La suite est ainsi facile à comprendre : cela réimpulse momentanément l’économie… mais le cadre monopoliste assèche la productivité.

Le problème également est que le processus d’autonomisation des entreprises fait poser un risque à l’État central, dans la mesure où cela éparpille d’autant plus les forces.

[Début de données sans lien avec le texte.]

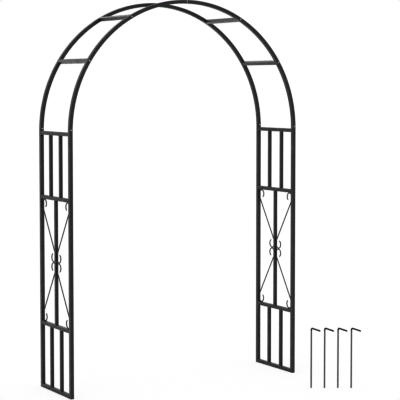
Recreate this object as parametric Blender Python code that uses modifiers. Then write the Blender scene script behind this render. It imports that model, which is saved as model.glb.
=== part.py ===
"""Metal garden arch: two welded trellis panels, two bolted hoops and four loose ground stakes.

Units are metres and +Z is up. The origin is on the ground at the middle of the passage, X runs
across the passage from the left panel to the right one, and -Y is the front.
"""
import math

import bmesh
import bpy
from mathutils import Vector

# Overall sizes, between the centrelines of the tubes.
SPAN = 1.400
DEPTH = 0.367
POST_HEIGHT = 1.405
RAIL_OFFSET = 0.345  # each middle rail, above and below the panel's mid height

# Stock: square tube for posts, rails, hoops and crossbars, a lighter one for bars, and round wire.
TUBE = 0.0195
TUBE_WALL = 0.0010
TUBE_CORNER = 0.0020
BAR = 0.0160
BAR_WALL = 0.0008
BAR_CORNER = 0.0016
WIRE = 0.0055

# Fits.
GAP = 0.0003  # between pieces that touch
SLEEVE_CLEARANCE = 0.0008  # on each side of a sleeve that slides into a tube
CROWN_SEAM = 0.0045  # between the two halves of a hoop

# Panel filling.
BAR_SPACING = 0.124
CURL_RADIUS = 0.0233  # of the wire's centreline
CURL_END_RADIUS = 0.0205  # where a curl tightens towards its free end
CORNER_CURL_SWEEP = 236
CENTRE_CURL_SWEEP = 248
KNEE = 0.0178  # from a curl's centre to the knee, along the post or the bar
KNEE_RADIUS = 0.030
CURL_STEP = 20  # degrees between points on a curl

# Hoops, crossbars and the sleeves that join them.
HOOP_STEPS = 30
CROSSBAR_ANGLES = {"lower": 32.4, "upper": 60.9}  # degrees above the springing of the hoop
SPIGOT_IN_POST = 0.040
SPIGOT_IN_HOOP = 0.020
CROWN_SLEEVE_LENGTH = 0.060

# Screws.
SCREW_HEAD_RADIUS = 0.0042
SCREW_HEAD_HEIGHT = 0.0024
SCREW_SHANK_RADIUS = 0.0020
SCREW_SIDES = 12
POST_SCREW_HEIGHT = 0.0125  # above the foot of the hoop
POST_SCREW_LENGTH = 0.008
CROSSBAR_SCREW_GRIP = 0.008  # past the hoop, into the crossbar

# Ground stakes: one row beside the front of the right panel.
STAKE_DIAMETER = 0.0080
STAKE_HEIGHT = 0.333
STAKE_HOOK = 0.081
STAKE_BEND_RADIUS = 0.011
STAKE_DROOP = 3  # degrees that the hook is bent past square
STAKE_FIRST = (0.5520, -0.5877)
STAKE_SPACING = 0.0730
STAKE_ROW_DIRECTION = -30.2  # degrees from +X
STAKE_COUNT = 4

HOOP_RADIUS = SPAN / 2
SPRINGING = POST_HEIGHT + GAP
MIDDLE = POST_HEIGHT / 2
FRONT = -1
REAR = 1
ENDS = {"front": FRONT, "rear": REAR}
SIDES = {"left": -1, "right": 1}

# Finishes: linear colour, metallic, roughness.
FINISHES = {
    "tube_coat": ((0.014, 0.014, 0.015, 1), 0.0, 0.45),
    "bar_coat": ((0.013, 0.013, 0.014, 1), 0.0, 0.45),
    "wire_coat": ((0.018, 0.018, 0.019, 1), 0.0, 0.42),
    "crossbar_coat": ((0.016, 0.016, 0.017, 1), 0.0, 0.40),
    "stake_coat": ((0.020, 0.020, 0.021, 1), 0.0, 0.45),
    "plain_steel": ((0.32, 0.32, 0.33, 1), 1.0, 0.45),
    "zinc_screw": ((0.50, 0.51, 0.52, 1), 1.0, 0.35),
}


def clear_scene():
    for old in list(bpy.data.objects):
        bpy.data.objects.remove(old, do_unlink=True)


def collection(name):
    made = bpy.data.collections.new(name)
    bpy.context.scene.collection.children.link(made)
    return made


def finish_material(name):
    found = bpy.data.materials.get(name)
    if found:
        return found
    colour, metallic, roughness = FINISHES[name]
    made = bpy.data.materials.new(name)
    made.use_nodes = True
    shader = made.node_tree.nodes["Principled BSDF"]
    shader.inputs["Base Color"].default_value = colour
    shader.inputs["Metallic"].default_value = metallic
    shader.inputs["Roughness"].default_value = roughness
    return made


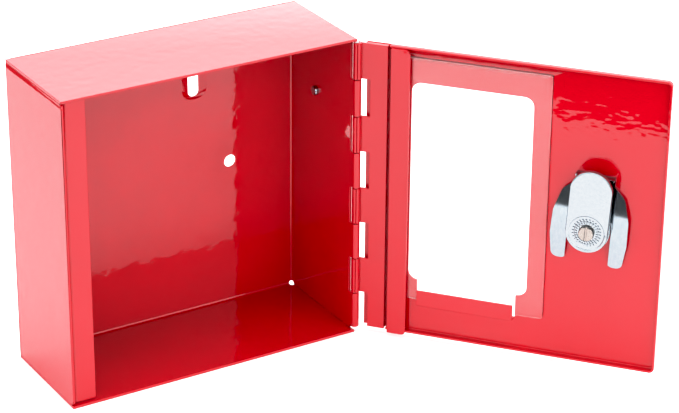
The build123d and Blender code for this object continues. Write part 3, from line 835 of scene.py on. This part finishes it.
class KEYCAB_OT_stage(bpy.types.Operator):
    """Lays the floor, lights the scene and sets the camera"""
    bl_idname = "keycab.stage"
    bl_label = "Floor, light, camera"

    def execute(self, context):
        own = settings().stage
        lay_floor(own)
        light_tent(own)
        set_camera()
        develop(context.scene.view_settings)
        return {"FINISHED"}


def lay_floor(own):
    """A white paper floor under the case, cut off on the left in front and behind."""
    level = CAD_BOX[0].z
    middle = (CAD_BOX[0] + CAD_BOX[1]) / 2
    reach = own.floor_reach
    shape = bmesh.new()
    corners = [(-reach, -reach), (reach, -reach), (reach, reach), (-reach, reach)]
    shape.faces.new([shape.verts.new((middle.x + x, middle.y + y, level)) for x, y in corners])
    front_left = Vector((-0.77, -0.64, 0.0))
    back_left = Vector((-0.518, 0.855, 0.0))
    for outward, far in ((front_left, own.front_edge), (back_left, own.side_edge)):
        away = outward.normalized()
        everything = [*shape.verts, *shape.edges, *shape.faces]
        bmesh.ops.bisect_plane(shape, geom=everything, plane_co=away * far, plane_no=away,
                               clear_outer=True)
    mesh = bpy.data.meshes.new("paper_floor")
    shape.to_mesh(mesh)
    shape.free()
    floor = link("paper_floor", mesh)
    material, tree, place = started("matt_white_paper")
    fibre = add(tree, "ShaderNodeTexNoise", {"Vector": place, "Scale": 1 / (1.5 * MM), "Detail": 3.0})
    tone = add(tree, "ShaderNodeMix", {0: fibre.outputs["Fac"], 6: linear("#F6F6F6"), 7: linear("#FBFBFB")},
               data_type="RGBA")
    matt = add(tree, "ShaderNodeBsdfDiffuse", {"Color": tone.outputs[2]})
    add(tree, "ShaderNodeOutputMaterial", {"Surface": matt.outputs[0]})
    mesh.materials.append(material)


def light_tent(own):
    """White surround to about 40 degrees up, darker above it, with a soft light overhead."""
    world = bpy.data.worlds.new("white_tent")
    world.use_nodes = True
    tree = world.node_tree
    tree.nodes.clear()
    way = add(tree, "ShaderNodeTexCoord").outputs["Generated"]
    height = add(tree, "ShaderNodeSeparateXYZ", {0: way}).outputs["Z"]
    roof_glow, floor_glow = 0.35, 0.12
    roof = add(tree, "ShaderNodeMapRange", {"Value": height, "From Min": 0.60, "From Max": 0.75,
                                            "To Min": own.surround, "To Max": roof_glow},
               interpolation_type="SMOOTHSTEP")
    tent = add(tree, "ShaderNodeMapRange", {"Value": height, "From Min": -0.03, "From Max": 0.01,
                                            "To Min": floor_glow, "To Max": roof.outputs["Result"]})
    path = add(tree, "ShaderNodeLightPath")
    seen = add(tree, "ShaderNodeMix", {0: path.outputs["Is Camera Ray"], 2: tent.outputs["Result"], 3: 1.0})
    sky = add(tree, "ShaderNodeBackground", {"Color": linear("#FFFFFF"), "Strength": seen.outputs[0]})
    add(tree, "ShaderNodeOutputWorld", {"Surface": sky.outputs[0]})
    bpy.context.scene.world = world
    lamp = bpy.data.lights.new("overhead_softbox", "AREA")
    lamp.energy = own.overhead
    lamp.size = 1.0
    box = bpy.data.objects.new("overhead_softbox", lamp)
    box.location = (0.12, -0.08, 1.3)
    box.rotation_euler = (box.location * -1).to_track_quat("-Z", "Y").to_euler()
    box.visible_glossy = False
    box.visible_camera = False
    bpy.context.scene.collection.objects.link(box)


def develop(view):
    """Plain sRGB with a curve that deepens the shadows and lifts the lights a little."""
    view.view_transform = "Standard"
    view.use_curve_mapping = True
    curves = view.curve_mapping
    curves.black_level = (0.010, 0.010, 0.010)
    all_channels = curves.curves[3]
    for shade, shown in ((0.2, 0.18), (0.5, 0.53), (0.75, 0.86)):
        all_channels.points.new(shade, shown)
    curves.update()


def set_camera():
    """Camera above and to the left of the cabinet's front."""
    aim = Vector((0.0652, -0.0588, -0.0068))
    azimuth = math.radians(-31.24)
    elevation = math.radians(25.13)
    roll = math.radians(0.46)
    distance = 1.178
    back = Vector((math.sin(azimuth) * math.cos(elevation), -math.cos(azimuth) * math.cos(elevation),
                   math.sin(elevation)))
    right = (-back).cross(Vector((0, 0, 1))).normalized()
    up = right.cross(-back)
    turned_right = right * math.cos(roll) + up * math.sin(roll)
    turned_up = up * math.cos(roll) - right * math.sin(roll)
    lens = bpy.data.cameras.new("camera")
    lens.lens = 134.34
    lens.sensor_width = 36.0
    lens.clip_start = 0.05
    lens.clip_end = 20.0
    camera = bpy.data.objects.new("camera", lens)
    axes = Matrix((turned_right, turned_up, back)).transposed().to_4x4()
    camera.matrix_world = Matrix.Translation(aim + back * distance) @ axes
    bpy.context.scene.collection.objects.link(camera)
    bpy.context.scene.camera = camera


class KEYCAB_PT_cabinet(bpy.types.Panel):
    """Shows the cabinet's settings and its steps"""
    bl_label = "Key cabinet"
    bl_idname = "KEYCAB_PT_cabinet"
    bl_space_type = "VIEW_3D"
    bl_region_type = "UI"
    bl_category = "Key cabinet"

    def draw(self, context):
        own = context.scene.key_cabinet
        for group in (own.enamel, own.weld, own.lock, own.stage):
            box = self.layout.box()
            for name in group.bl_rna.properties.keys():
                if name not in ("rna_type", "name"):
                    box.prop(group, name)
        for step in STEPS:
            self.layout.operator(step.bl_idname)


STEPS = (KEYCAB_OT_case, KEYCAB_OT_welds, KEYCAB_OT_door, KEYCAB_OT_pane, KEYCAB_OT_fixings, KEYCAB_OT_lock,
         KEYCAB_OT_washer, KEYCAB_OT_stage)
CLASSES = (EnamelSettings, LockSettings, WeldSettings, StageSettings, CabinetSettings, *STEPS,
           KEYCAB_PT_cabinet)


def register():
    """Registers the classes and the scene's settings."""
    for cls in CLASSES:
        bpy.utils.register_class(cls)
    bpy.types.Scene.key_cabinet = PointerProperty(type=CabinetSettings)


def unregister():
    """Takes the settings and the classes away."""
    del bpy.types.Scene.key_cabinet
    for cls in reversed(CLASSES):
        bpy.utils.unregister_class(cls)


def main():
    """Runs every step in order."""
    register()
    bpy.ops.keycab.case()
    bpy.ops.keycab.welds()
    bpy.ops.keycab.door()
    bpy.ops.keycab.pane()
    bpy.ops.keycab.fixings()
    bpy.ops.keycab.lock()
    bpy.ops.keycab.washer()
    bpy.ops.keycab.stage()


if __name__ == "__main__":
    main()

C’est la contradiction inhérente au capitalisme monopoliste d’État, ou d’ailleurs à un empire féodal, de devoir centraliser pour se maintenir et d’être forcé à décentraliser pour maintenir en vie chaque secteur.

Il y aura ainsi des ajustements, principalement Sur certaines mesures visant à améliorer la planification et la stimulation économique de la production industrielle (21 juin 1971) et Sur l’amélioration continue du mécanisme économique et des tâches des organes du parti et de l’État (12 juillet 1979).

Mais la tension sera ininterrompue entre centralisation et décentralisation, jusqu’à ne plus tenir du tout et aboutir à la nomination de Mikhaïl Gorbatchev à la tête du Parti Communiste d’Union Soviétique en 1985, qui essaiera de mener une restructuration (perestroïka) sur le plan économique et une politique de transparence (glasnost) sur le plan politique.

En attendant, pour tenir, le régime utilise à fond une nouvelle ressource, le pétrole.

Ce qui s’est passé est très simple : un gisement formidable a été trouvé en Sibérie, au niveau du lac de Samotlor, en 1967. Après des travaux réalisés dans des conditions extrêmement difficiles en raison des marécages et du froid, avec notamment une route longue de 66 km établie au moyen de 3,5 millions m³ de terre et quatre mille dalles de béton, le gisement produisait déjà son premier million de tonnes de pétrole en 1971.

En 1978, une tonne de pétrole sur trois venait de Samotlor ; un milliard de tonnes y avait été extrait en 1981, deux milliards en 1986. Cela a contribué à la ligne de l’exportation à outrance pour permettre au régime de profiter de devises occidentales.

Cependant, en 1986 la production intensive a grandement détérioré le site et rendu les choses bien plus difficiles, amenant un effondrement. Et cela se produit au moment de la grande crise du personnel dirigeant.